▶ Dataset items:
/---

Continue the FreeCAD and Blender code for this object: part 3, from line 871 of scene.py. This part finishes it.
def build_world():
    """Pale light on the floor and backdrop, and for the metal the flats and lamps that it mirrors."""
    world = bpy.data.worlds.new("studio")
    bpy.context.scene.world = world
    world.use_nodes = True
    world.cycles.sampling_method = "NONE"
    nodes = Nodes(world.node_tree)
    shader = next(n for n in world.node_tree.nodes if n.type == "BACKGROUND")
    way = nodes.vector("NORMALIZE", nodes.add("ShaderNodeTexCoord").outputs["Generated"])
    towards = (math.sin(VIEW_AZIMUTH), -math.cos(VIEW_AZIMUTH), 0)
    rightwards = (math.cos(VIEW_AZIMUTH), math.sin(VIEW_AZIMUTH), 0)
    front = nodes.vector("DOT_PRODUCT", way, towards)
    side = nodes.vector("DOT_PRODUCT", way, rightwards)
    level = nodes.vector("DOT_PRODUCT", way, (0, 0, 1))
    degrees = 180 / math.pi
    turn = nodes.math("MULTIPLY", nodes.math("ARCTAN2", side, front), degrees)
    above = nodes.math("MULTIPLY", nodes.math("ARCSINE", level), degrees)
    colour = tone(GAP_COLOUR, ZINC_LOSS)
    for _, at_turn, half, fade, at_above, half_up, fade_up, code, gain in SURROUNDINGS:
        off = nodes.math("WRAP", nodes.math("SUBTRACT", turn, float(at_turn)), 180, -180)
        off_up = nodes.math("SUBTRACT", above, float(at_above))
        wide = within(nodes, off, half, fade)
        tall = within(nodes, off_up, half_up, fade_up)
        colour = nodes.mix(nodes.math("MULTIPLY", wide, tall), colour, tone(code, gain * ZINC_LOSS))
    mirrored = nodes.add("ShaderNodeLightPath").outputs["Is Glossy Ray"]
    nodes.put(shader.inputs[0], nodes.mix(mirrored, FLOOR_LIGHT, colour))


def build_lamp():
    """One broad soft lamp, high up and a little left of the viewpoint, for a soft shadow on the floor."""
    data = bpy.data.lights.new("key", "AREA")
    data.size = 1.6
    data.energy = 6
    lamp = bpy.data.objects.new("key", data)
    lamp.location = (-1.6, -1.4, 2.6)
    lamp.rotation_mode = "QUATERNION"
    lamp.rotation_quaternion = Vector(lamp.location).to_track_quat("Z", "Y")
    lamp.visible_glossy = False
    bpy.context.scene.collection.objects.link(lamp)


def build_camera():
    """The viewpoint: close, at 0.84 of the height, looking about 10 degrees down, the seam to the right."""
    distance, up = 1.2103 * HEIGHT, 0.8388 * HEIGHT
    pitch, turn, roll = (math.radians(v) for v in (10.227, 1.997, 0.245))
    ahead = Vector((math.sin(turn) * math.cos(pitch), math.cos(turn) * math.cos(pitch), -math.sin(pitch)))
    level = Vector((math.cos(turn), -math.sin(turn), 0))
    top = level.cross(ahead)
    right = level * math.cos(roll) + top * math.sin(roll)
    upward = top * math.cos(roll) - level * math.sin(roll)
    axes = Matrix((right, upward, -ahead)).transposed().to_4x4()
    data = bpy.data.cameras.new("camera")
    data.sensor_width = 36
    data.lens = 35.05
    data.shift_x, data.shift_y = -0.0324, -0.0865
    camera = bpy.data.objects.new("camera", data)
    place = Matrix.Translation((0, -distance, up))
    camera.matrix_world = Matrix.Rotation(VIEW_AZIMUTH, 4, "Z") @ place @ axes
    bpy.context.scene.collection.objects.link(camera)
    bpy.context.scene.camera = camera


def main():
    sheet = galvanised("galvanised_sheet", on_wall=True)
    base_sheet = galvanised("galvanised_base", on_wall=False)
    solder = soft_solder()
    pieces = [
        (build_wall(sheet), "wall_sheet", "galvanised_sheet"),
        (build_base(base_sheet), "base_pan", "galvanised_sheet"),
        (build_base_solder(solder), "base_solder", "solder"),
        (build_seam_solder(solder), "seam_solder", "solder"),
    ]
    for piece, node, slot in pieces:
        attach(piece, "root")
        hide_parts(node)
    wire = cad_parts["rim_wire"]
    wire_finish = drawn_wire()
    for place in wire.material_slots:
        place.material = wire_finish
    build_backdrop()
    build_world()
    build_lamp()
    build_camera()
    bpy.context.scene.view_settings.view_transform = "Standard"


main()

\---
/---

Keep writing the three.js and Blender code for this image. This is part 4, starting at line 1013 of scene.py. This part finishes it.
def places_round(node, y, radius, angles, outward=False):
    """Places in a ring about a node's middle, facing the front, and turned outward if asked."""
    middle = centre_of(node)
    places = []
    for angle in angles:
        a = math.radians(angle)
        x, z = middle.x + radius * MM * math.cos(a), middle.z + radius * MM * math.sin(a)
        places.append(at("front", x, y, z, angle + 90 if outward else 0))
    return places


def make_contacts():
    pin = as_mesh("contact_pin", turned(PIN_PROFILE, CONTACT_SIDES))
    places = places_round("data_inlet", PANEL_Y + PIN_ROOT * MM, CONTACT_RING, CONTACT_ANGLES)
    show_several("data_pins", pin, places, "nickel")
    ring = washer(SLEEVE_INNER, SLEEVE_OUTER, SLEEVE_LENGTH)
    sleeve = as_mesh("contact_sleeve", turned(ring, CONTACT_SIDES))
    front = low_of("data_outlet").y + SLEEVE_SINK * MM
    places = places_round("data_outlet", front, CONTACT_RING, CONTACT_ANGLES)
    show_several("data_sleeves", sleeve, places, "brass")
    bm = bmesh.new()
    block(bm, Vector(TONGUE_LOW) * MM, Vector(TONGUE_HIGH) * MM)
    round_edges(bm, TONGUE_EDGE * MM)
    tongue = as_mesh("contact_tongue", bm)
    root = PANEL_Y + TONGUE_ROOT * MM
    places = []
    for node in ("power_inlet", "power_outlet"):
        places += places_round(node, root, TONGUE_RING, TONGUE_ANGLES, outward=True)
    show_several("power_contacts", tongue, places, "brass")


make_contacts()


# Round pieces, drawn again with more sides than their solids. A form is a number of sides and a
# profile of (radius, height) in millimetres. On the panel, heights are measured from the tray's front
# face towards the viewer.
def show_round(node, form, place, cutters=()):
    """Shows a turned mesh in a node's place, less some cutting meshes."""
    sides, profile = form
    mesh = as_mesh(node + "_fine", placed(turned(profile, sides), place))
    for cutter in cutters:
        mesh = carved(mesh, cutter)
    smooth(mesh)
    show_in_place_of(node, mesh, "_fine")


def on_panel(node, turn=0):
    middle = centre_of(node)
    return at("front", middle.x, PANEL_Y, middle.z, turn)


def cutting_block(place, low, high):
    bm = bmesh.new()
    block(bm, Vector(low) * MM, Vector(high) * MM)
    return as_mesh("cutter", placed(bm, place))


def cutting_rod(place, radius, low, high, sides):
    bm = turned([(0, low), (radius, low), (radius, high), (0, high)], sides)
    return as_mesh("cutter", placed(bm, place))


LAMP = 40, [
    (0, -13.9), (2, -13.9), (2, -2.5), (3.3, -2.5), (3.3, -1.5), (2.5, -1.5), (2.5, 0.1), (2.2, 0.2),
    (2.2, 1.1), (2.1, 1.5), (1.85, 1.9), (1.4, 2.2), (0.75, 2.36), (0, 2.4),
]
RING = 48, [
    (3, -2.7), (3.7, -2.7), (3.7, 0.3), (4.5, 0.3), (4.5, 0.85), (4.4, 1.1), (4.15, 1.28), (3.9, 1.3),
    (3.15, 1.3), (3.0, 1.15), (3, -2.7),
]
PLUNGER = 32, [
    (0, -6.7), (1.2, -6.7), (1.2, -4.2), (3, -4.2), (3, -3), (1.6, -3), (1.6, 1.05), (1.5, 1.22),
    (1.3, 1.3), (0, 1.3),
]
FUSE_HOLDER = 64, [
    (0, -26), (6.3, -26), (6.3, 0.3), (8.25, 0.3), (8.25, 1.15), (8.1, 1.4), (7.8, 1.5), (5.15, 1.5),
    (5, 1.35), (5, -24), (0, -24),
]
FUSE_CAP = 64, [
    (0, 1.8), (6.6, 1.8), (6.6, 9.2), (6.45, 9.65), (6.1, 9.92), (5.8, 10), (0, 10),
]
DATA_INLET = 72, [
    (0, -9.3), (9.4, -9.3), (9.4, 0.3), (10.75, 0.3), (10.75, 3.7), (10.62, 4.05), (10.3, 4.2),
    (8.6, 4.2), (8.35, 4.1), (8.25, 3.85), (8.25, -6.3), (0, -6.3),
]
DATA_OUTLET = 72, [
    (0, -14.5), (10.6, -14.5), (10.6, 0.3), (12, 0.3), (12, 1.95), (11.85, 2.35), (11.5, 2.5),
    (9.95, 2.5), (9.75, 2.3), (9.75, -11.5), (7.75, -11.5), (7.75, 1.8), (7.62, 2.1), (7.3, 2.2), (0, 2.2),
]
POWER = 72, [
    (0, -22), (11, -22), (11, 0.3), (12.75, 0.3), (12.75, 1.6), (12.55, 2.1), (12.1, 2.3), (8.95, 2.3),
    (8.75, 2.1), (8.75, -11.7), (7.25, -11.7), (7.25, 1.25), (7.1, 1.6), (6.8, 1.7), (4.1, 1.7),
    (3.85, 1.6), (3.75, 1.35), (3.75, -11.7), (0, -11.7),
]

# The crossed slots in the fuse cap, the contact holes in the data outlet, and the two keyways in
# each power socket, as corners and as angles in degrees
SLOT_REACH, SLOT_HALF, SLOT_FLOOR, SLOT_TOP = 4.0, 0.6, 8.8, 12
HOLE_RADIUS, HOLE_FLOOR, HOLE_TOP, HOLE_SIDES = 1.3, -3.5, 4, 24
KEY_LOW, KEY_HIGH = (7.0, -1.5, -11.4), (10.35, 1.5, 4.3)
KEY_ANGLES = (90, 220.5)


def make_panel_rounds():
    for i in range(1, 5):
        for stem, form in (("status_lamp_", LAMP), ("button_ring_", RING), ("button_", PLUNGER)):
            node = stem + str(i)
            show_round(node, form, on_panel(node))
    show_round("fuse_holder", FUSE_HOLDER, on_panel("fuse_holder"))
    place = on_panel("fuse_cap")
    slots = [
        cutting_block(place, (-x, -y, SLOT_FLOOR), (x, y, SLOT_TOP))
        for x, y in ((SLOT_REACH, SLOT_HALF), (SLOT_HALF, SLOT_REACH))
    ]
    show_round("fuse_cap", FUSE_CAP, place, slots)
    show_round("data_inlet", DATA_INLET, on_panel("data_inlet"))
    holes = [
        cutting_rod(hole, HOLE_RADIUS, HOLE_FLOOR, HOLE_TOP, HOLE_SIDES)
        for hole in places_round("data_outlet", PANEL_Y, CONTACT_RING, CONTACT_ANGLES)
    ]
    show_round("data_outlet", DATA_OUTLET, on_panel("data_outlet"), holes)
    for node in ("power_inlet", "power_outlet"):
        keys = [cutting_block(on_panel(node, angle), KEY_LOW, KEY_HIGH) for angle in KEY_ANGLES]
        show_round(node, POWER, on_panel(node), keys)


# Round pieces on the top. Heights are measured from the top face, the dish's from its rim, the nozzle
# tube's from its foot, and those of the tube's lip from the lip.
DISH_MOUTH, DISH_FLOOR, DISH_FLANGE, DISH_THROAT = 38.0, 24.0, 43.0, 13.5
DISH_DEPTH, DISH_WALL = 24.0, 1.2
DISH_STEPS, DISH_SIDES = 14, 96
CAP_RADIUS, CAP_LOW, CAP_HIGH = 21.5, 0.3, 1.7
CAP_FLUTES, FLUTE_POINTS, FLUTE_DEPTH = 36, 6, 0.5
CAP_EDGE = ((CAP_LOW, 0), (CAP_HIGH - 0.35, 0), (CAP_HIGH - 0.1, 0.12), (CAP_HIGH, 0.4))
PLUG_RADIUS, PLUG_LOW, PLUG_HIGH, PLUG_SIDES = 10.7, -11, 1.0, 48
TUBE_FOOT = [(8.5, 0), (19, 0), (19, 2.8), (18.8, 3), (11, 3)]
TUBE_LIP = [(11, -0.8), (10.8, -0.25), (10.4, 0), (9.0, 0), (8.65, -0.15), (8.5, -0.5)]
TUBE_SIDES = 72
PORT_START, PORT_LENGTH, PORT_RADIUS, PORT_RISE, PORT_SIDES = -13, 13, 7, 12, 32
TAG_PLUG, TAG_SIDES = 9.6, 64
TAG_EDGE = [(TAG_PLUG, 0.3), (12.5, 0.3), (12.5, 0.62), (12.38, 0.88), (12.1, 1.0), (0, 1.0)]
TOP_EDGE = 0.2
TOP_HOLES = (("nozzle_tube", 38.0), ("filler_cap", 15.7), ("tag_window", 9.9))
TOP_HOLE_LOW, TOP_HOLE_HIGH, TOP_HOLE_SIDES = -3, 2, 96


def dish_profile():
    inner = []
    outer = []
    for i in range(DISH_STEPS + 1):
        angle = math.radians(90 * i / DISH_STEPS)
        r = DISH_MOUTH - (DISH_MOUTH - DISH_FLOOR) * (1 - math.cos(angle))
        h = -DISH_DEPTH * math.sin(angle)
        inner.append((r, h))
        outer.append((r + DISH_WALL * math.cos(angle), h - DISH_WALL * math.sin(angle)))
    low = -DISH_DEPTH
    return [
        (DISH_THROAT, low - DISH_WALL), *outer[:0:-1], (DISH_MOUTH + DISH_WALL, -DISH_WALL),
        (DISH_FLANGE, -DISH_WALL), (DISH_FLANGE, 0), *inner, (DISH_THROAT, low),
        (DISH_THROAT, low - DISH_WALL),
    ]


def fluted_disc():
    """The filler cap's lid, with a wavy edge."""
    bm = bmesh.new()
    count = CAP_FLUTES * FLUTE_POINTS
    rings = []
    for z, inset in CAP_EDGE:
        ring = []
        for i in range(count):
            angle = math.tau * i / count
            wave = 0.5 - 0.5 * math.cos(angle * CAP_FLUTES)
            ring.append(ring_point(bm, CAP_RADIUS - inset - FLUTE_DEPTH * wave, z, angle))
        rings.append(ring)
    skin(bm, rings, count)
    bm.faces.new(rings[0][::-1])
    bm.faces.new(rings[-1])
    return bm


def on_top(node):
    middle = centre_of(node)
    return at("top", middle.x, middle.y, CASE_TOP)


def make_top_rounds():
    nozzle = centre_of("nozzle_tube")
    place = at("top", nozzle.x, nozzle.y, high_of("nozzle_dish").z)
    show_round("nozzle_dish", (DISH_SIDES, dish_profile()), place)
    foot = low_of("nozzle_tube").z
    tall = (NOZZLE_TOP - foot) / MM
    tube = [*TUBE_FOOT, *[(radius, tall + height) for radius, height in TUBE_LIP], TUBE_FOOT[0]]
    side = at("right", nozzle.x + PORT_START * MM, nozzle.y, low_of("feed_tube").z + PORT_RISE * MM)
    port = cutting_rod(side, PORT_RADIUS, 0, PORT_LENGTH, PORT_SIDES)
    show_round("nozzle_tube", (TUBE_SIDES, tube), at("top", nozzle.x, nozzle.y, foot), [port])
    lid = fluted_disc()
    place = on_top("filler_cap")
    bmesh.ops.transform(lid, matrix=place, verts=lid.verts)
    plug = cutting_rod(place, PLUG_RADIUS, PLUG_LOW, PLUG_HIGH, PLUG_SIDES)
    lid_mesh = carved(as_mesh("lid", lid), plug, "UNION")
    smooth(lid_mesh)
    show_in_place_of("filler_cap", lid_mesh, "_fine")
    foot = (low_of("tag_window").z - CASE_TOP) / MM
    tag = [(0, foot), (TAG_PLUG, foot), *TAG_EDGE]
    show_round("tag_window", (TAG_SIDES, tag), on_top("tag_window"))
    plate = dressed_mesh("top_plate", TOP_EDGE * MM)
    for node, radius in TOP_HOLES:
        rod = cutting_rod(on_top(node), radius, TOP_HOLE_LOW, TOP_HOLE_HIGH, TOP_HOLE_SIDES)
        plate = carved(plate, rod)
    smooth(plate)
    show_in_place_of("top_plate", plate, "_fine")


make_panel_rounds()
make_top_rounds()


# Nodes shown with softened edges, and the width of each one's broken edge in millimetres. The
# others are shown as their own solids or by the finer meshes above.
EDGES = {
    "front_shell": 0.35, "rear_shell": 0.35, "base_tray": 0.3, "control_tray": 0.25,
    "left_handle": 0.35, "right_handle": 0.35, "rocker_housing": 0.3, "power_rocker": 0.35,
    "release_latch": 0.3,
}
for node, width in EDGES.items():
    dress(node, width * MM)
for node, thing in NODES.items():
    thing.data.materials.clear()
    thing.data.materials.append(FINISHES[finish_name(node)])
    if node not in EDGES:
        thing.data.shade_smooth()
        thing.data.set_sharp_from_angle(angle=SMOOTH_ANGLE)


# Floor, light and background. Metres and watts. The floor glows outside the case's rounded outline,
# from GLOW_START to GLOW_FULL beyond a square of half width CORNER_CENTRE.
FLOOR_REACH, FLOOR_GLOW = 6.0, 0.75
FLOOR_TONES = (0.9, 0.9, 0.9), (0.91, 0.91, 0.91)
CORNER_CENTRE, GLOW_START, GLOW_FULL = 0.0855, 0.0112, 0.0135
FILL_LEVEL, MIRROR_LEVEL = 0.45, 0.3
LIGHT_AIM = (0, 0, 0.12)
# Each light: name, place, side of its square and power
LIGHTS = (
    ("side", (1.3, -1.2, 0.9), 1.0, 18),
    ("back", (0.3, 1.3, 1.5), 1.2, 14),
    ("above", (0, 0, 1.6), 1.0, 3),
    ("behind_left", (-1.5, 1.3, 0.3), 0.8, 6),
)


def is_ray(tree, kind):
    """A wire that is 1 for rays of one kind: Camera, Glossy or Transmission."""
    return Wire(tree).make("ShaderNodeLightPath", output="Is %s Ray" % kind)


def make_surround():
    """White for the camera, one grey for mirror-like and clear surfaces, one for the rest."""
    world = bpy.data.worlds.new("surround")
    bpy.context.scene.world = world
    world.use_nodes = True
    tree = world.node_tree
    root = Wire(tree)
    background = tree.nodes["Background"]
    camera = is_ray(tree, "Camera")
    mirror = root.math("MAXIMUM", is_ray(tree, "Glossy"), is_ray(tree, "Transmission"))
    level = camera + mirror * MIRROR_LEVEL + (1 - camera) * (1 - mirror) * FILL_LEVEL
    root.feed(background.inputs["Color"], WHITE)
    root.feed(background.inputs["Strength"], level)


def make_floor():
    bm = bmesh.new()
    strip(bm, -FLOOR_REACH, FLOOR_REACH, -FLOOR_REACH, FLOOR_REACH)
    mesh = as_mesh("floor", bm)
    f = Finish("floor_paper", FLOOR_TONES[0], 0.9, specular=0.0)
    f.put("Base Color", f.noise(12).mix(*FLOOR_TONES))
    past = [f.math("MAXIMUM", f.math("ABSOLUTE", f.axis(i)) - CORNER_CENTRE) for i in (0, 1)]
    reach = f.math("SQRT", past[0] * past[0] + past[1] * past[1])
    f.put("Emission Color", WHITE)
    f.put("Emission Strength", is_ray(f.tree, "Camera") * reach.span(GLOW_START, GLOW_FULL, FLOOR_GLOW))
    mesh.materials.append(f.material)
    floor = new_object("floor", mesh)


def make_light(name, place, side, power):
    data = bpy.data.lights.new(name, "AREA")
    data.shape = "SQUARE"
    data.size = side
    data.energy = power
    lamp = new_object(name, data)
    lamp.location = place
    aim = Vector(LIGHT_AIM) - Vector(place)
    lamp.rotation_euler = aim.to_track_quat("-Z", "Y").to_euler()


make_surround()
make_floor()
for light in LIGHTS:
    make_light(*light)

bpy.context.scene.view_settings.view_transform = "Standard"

\---

Exactly how many lines of the material contain the word "Blender"? Write the number alone.

2